Re-Uniting

Let’s say you’ve been out of touch with someone for a very long time and then one day, they decide that they’d like to cross that burning bridge and be friends again, or at the very least, touch a little base.  I used to think it wasn’t possible after a certain point.  There’s this threshold that I envision I guess; that once you’ve crossed a threshold after a certain amount of time, you simply can’t reconnect with someone you once knew without feeling like you’re basically re-knowing them completely.  Let’s say that threshold is about three or four years with absolutely no contact.  And after that, you’re stangers.  Because a lot can happen in even a few weeks, let alone a year or more.

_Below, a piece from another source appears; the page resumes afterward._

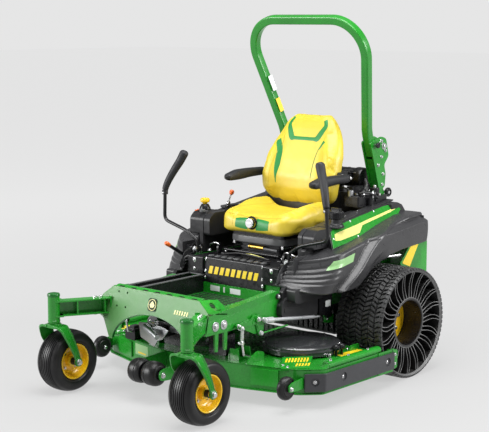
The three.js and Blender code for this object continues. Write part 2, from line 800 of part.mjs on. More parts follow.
function deckLiftLever() {
  const arm = rod([-388, 20, 620], [-388, -152, 718], 10, 10);
  const foot = rod([-381, 20, 620], [-396, 20, 620], 17, 14);
  return join(arm, foot);
}

// ---------------------------------------------------------------- the machine
const COLOURS = {
  greenPaint: [0x1f7a2c, 0.4, 0.2],
  palePaint: [0x9cc79a, 0.45, 0.2],
  yellowPaint: [0xf2b705, 0.4, 0.1],
  blackPlastic: [0x232426, 0.6, 0],
  greyPlastic: [0x54565a, 0.6, 0],
  rubber: [0x17181a, 0.85, 0],
  seatVinyl: [0xf3cf2a, 0.5, 0],
  steel: [0xb4b7ba, 0.35, 0.9],
  castMetal: [0x3a3c3f, 0.6, 0.5],
  orange: [0xe06010, 0.5, 0],
};

const machine = new THREE.Group();

function add(name, body, colour) {
  const { points, triangles } = meshData(body);
  const g = new THREE.BufferGeometry();
  g.setAttribute("position", new THREE.BufferAttribute(points, 3));
  g.setIndex(new THREE.BufferAttribute(triangles, 1));
  g.computeVertexNormals();
  const [color, roughness, metalness] = COLOURS[colour];
  const mesh = new THREE.Mesh(g, new THREE.MeshStandardMaterial({ color, roughness, metalness }));
  mesh.name = name;
  machine.add(mesh);
}

function addPair(name, body, colour) {
  add(name + "_left", body, colour);
  add(name + "_right", mirrored(body), colour);
}

addPair("frame_rail", frameRail(), "greenPaint");
add("rear_crossmember", rearCrossmember(), "greenPaint");
add("front_cross_plate", frontCrossPlate(), "palePaint");
addPair("caster_arm", casterArm(), "greenPaint");
add("floor_pan", floorPan(), "blackPlastic");
addPair("fender", fender(), "blackPlastic");
add("console_left", sideConsole(813), "blackPlastic");
add("console_right", mirrored(sideConsole(870)), "blackPlastic");
add("rear_bumper", rearBumper(), "greenPaint");
add("engine_block", engineBlock(), "castMetal");
add("engine_shroud", engineShroud(), "blackPlastic");
add("engine_fan", engineFan(), "castMetal");
add("air_cleaner", airCleaner(), "blackPlastic");
addPair("transaxle", transaxle(), "castMetal");
addPair("rops_post", ropsPost(), "greenPaint");
add("rops_hoop", ropsHoop(), "greenPaint");
addPair("caster_fork", casterFork(), "greenPaint");
addPair("caster_rim", casterRim(), "yellowPaint");
addPair("caster_tyre", casterTyre(), "rubber");
addPair("rear_tyre", rearTyre(), "rubber");
addPair("rear_rim", rearRim(), "yellowPaint");
add("seat_base", seatBase(), "greyPlastic");
add("seat_cushion", seatCushion(), "seatVinyl");
add("seat_back", seatBack(), "seatVinyl");
addPair("armrest", armrest(), "blackPlastic");
add("suspension_knob", suspensionKnob(), "steel");
addPair("lever_pivot", leverPivot(), "castMetal");
addPair("lever", lever(), "blackPlastic");
addPair("lever_grip", leverGrip(), "blackPlastic");
add("deck_shell", deckShell(), "greenPaint");
addPair("belt_cover", beltCover(), "blackPlastic");
addPair("side_bumper", sideBumper(), "blackPlastic");
add("spindle_centre", spindle(SPINDLES.centre, 0), "steel");
addPair("spindle", spindle(SPINDLES.side, Math.PI / 2), "steel");
add("centre_roller", centreRoller(), "rubber");
addPair("corner_wheel", cornerWheel(), "rubber");
addPair("lift_bellcrank", liftBellcrank(), "greenPaint");
add("pto_knob", ptoKnob(), "yellowPaint");
add("fuel_cap", fuelCap(), "blackPlastic");
add("throttle_lever", throttleLever(), "orange");
add("deck_lift_lever", deckLiftLever(), "orange");

export default machine;
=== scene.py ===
"""Zero turn mower: the looks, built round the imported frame.

Shapes are in millimetres until they become pieces.
"""

import math
import random

import bmesh
import bpy
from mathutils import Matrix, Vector
from mathutils.bvhtree import BVHTree


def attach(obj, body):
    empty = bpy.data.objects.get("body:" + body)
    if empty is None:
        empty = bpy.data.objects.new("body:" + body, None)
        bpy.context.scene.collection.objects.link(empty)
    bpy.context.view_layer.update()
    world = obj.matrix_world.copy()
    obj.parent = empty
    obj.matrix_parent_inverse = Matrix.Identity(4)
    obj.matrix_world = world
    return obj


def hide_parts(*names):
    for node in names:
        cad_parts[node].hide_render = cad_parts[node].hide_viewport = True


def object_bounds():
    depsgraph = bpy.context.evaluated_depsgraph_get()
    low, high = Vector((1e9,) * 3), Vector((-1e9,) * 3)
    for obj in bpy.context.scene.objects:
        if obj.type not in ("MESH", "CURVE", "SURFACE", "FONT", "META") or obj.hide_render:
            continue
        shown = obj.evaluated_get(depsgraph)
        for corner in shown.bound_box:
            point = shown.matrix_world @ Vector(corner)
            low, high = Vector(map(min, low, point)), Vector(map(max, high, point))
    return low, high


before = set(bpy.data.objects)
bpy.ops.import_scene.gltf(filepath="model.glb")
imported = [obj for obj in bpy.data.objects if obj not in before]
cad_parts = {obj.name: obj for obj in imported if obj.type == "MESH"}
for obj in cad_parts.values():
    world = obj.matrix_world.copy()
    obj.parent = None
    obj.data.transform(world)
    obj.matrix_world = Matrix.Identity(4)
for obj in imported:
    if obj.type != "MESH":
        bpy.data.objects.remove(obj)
CAD_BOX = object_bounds()

MM = 0.001
TURN = 2 * math.pi
SIDES = (("left", 1), ("right", -1))

# ---------------------------------------------------------------- shared dimensions, as in the frame
AXLE_Y, AXLE_Z = 595, 305
TYRE_IN, TYRE_OUT = 463, 766
CASTER_X, CASTER_R, CASTER_RIM = 479, 165, 92.5
CASTER_Y = -813
KINGPIN_Y = -900
ROLLER_AT = (0, -695, 157)
CORNER_WHEEL_AT = (670, -384, 126)
RAIL_IN, RAIL_OUT = 332, 380
ROPS_X, ROPS_Y, ROPS_Z, ROPS_LEAN, ROPS_HALF = 305, 787, 1300, 0.329, 25
TILT = math.hypot(1, ROPS_LEAN)
ENGINE_Y = 805
ARCH_HALF, ARCH_FOOT, ARCH_RISE = 262, 296, 149
LEVER_AT = (334, 48, 667)
AIR_CLEANER_AT = (0, 862, 1042)
COVER_X, COVER_Y, COVER_R = 430, 40, 214
SPINDLES = ((0, -165), (500, 10), (-500, 10))
FILLER_AT = (440, 320, 0)
PULL_KNOB_AT = (-405, 190, 0)
WEIGHT_DIAL_AT = (0, 0, 838)
HEIGHT_DIAL_AT = (0, 40, 596)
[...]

Anyway, I’m a different person than I was when I was 18.  When I was 18, the world that I currently live within, comfortably, was a maze of newness and exhileration; that of being in the city and taking buses and navigating my way around, knowing which end of the city was north and which was south, feeling out what kind of interests I had and what kind of person I was, and who I would be.  When I was 18, I was a bad student (actually, a REALLY bad student – luckily for me though, my work was sparse and relatively easy for a first year work load), and in the end, I turned out to be a pretty great student.  And writing and the world of authors and blogging and wanting to win the Pen/Faulkner award weren’t even in my vocabulary.  What DID I want to be in first year?  I think I still wanted to write, but that dream seemed really far-reached.  And I had no idea that in five years’ time, I would have written the first draft of a novel that’s kind of decent and be giving myself willingly to words every single day, pretty much.  I used to draw all the time, too.  And I’ve kind of given that up almost completely (though I go through little whims and phases now and then).  I listened to different music, had a different lifestyle and different friends… in short, four years has gone by and as I’ve mentioned I’m sure, time and time again, an entirely different person than I was when I first moved here from Jasper.

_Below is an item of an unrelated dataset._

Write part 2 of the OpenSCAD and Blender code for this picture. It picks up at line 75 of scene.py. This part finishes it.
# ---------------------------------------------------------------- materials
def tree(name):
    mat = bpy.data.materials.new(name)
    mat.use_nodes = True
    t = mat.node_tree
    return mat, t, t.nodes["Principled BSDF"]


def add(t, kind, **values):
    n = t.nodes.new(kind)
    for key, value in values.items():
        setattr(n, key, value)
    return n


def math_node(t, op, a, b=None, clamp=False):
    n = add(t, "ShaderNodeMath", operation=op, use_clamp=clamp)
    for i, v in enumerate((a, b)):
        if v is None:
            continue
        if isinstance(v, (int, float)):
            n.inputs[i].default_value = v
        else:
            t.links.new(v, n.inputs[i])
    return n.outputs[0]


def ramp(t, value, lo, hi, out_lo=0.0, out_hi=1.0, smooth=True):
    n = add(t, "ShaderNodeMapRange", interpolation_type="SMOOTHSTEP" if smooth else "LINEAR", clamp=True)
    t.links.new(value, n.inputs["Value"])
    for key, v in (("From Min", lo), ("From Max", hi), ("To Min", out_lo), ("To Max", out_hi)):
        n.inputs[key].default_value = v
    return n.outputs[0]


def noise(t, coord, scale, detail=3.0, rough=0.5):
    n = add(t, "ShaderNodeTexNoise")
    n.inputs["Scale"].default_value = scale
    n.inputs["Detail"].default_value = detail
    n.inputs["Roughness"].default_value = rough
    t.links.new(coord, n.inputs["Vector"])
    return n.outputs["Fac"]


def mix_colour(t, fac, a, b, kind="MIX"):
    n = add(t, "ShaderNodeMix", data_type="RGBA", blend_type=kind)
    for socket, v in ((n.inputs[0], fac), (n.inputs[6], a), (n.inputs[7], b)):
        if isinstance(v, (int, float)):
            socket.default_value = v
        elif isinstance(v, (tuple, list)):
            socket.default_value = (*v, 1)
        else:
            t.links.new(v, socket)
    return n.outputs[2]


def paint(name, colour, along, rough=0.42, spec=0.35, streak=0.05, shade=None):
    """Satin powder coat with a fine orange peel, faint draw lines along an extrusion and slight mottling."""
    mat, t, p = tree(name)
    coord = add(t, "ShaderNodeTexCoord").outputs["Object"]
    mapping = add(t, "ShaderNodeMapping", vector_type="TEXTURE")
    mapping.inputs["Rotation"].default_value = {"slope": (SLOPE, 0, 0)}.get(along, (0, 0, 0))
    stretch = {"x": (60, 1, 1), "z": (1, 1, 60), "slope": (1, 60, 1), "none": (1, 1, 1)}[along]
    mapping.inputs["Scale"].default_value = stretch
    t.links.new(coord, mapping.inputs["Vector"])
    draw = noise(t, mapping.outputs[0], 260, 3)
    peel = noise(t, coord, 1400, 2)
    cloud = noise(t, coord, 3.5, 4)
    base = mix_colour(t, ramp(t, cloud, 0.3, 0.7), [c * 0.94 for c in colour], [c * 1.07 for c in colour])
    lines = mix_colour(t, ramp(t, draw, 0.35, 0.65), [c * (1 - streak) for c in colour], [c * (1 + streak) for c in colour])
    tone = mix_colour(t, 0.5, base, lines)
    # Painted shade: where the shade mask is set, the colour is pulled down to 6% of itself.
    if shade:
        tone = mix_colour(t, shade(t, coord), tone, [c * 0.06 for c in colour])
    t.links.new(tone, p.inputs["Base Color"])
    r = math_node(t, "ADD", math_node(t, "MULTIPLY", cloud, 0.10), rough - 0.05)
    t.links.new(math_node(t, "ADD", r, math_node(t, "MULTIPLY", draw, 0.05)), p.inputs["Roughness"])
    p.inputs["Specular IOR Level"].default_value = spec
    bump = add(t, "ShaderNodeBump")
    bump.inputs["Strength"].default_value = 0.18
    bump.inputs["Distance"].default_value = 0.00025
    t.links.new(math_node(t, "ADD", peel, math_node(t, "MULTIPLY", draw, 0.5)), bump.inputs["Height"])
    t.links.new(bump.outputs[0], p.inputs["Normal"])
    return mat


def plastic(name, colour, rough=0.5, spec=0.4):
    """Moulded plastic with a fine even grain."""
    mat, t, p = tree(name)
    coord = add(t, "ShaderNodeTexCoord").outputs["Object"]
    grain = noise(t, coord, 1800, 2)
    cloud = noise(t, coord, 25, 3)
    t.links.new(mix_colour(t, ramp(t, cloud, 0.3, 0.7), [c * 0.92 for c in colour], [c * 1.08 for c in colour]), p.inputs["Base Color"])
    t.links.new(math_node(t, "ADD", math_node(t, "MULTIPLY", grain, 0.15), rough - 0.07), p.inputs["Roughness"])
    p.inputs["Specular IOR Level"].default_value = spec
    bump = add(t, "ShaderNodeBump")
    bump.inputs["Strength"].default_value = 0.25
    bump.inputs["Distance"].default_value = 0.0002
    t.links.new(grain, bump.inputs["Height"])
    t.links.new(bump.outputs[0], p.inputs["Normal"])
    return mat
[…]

So what do I make of seeing someone again that I only saw or heard from, really, when I was just on my way to leaving that 18-year old version of myself behind?  It’s odd to think about that kind of encounter to me; it’s like a blind date with someone from a past life.  I don’t know how to describe it.  All I can envision is excessive reminscence and sharing back and forth, a few adventures and happenings worth note from the past four years.  But is there TOO much to tell sometimes?  Because TOO many stories leads to TOO many explanations as to how you got to those adventures in the first place.  And then you’re basically re-telling your entire life from the past 1600 or so days.

It’s interesting that something like this hasn’t really ever happened to me so the surreal aspects of it and the awkward aspects can’t be felt by me in a way I can really relate to.  So it should be intersting if it comes to pass.